Looking back, my interest in technology must have begun somewhere around 1947—it started in my mother’s kitchen where, I still remember, she used to resort to ingenious fuel-saving devices in order to stretch the small sum of money that she had for feeding her six children, elderly parent-in-law and umpteen dependants in our typical Indian middle-class family. It was around the time of independence and the partition of India, life was hard—my lawyer/politician father was continually in and out of prison and of parliament—and my mother had the sole responsibility for our survival and education.footnote1

I was good at maths and my mother was very proud of me. ‘Be an engineer, my dear daughter,’ she would encourage me while keeping an eye on her ergonomically sound, highly efficient, home-made cooker, ‘the world does not recognize the skill and ingenuity we, house-bound women, possess. Formal training, a good degree will earn you respect in the wide world.’

It is not easy to be objective about one’s parents, but I always felt that by any standard, my mother was a very intelligent woman. She was married off at the age of twelve and had her first child at thirteen. As she was deprived of formal training herself, she was determined to give her daughters access to vocational education. My lawyer father had ambitions for me as well. Inept as I was and still am at housework—and somehow uncoordinated in handling machines and materials—my father thought for pure practical reasons I was best suited to study philosophy. That demanded reflection, rather than coordination. There were social reasons as well. Since no one was likely to ask the hand of his scatterbrained daughter in marriage, he planned to groom me to be an absent-minded professor—but in a field where I would not compete visibly and aggressively with men. He dismissed my mother’s ambition for me—engineering and science, to him, were antithetical to womanhood; I must be discouraged. If I had to study for a career, rather unfortunate for a woman, I must be spared the stress and strain that women faced in vocations that were dominated by men.

It so happened that I became neither an engineer nor a philosopher, I ended up being what they call a sociologist of technology and science—in a very wide sense of the term. I married, brought up children, learnt to cook and found myself a job in a business school that gave management of technology a special focus. I felt elated, exhausted—often both at the same time—in the process of questioning and criticizing, through my teaching and my research, the dominant values of the techno-economic world.
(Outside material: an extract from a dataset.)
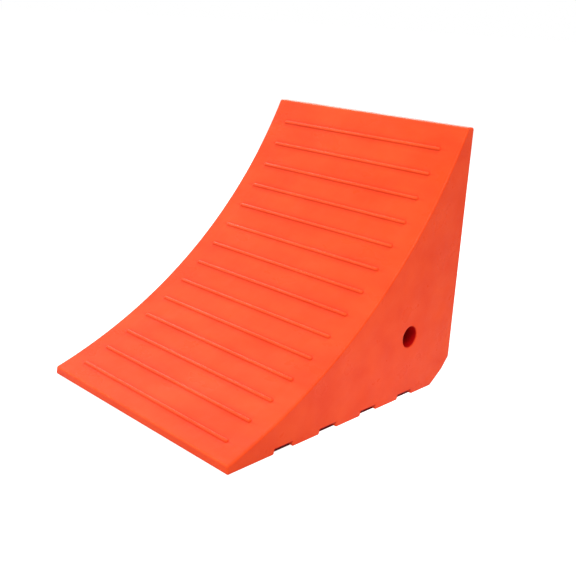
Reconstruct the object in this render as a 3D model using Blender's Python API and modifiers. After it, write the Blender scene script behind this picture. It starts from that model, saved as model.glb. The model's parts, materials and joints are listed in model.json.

At moments of exhaustion, I appreciated my father’s warning about the price women pay in trying to operate in the world of work that is solely geared to the life cycle and time preferences of men. At points of elation, I remembered my mother’s words as a plea never to forget to articulate women’s aspirations outside the domestic sphere. You see, we never manage to get away from our parents, however hard we may try. In my life and in my work, it is the concerned yet conflicting attitudes of my father and my mother that made me reflect on what women really need and demand of technology and science.

It is not really obvious whether women need or should make demands of technologies that are different from those made by men. The juggling act that the majority of women perform, in balancing a home and a job, gives rise to priorities that are quite distinct from those of working men. Yet even those, almost universal, experiences of women do not give them an unquestionable legitimacy to demand different orientations in technological change. As our identities get defined and redefined in terms of ethnicity, religion and class, gender does not always seem the primary factor for forming an alliance, or for determining vulnerability in the field of paid work. The needs and priorities of all women are not the same, even when they are employed in the same industry, by the same company, but in different capacities and in diverse locations.

I continually become aware of the impact of other dimensions in the course of my own research. In 1989, for example, I was sent by the British Council to deliver lectures in my home town, Calcutta—interestingly, as a representative of the United Kingdom. Not very far from the British Council precinct—the site of my lecture—I saw Bengali women from the slums of Calcutta sewing garments for the British and Dutch markets, for companies such as c&a. The scene was not very different from what I have observed in the East End of London. The machines were traditional, but the transference of sewing jobs from the uk or the Netherlands to Calcutta could not have taken place without the use of computers. The design of the season got faxed to Delhi, Bombay and Madras, the garments were cut using cad, and the sewing of the garments was then farmed out to different parts of India, to women and to men.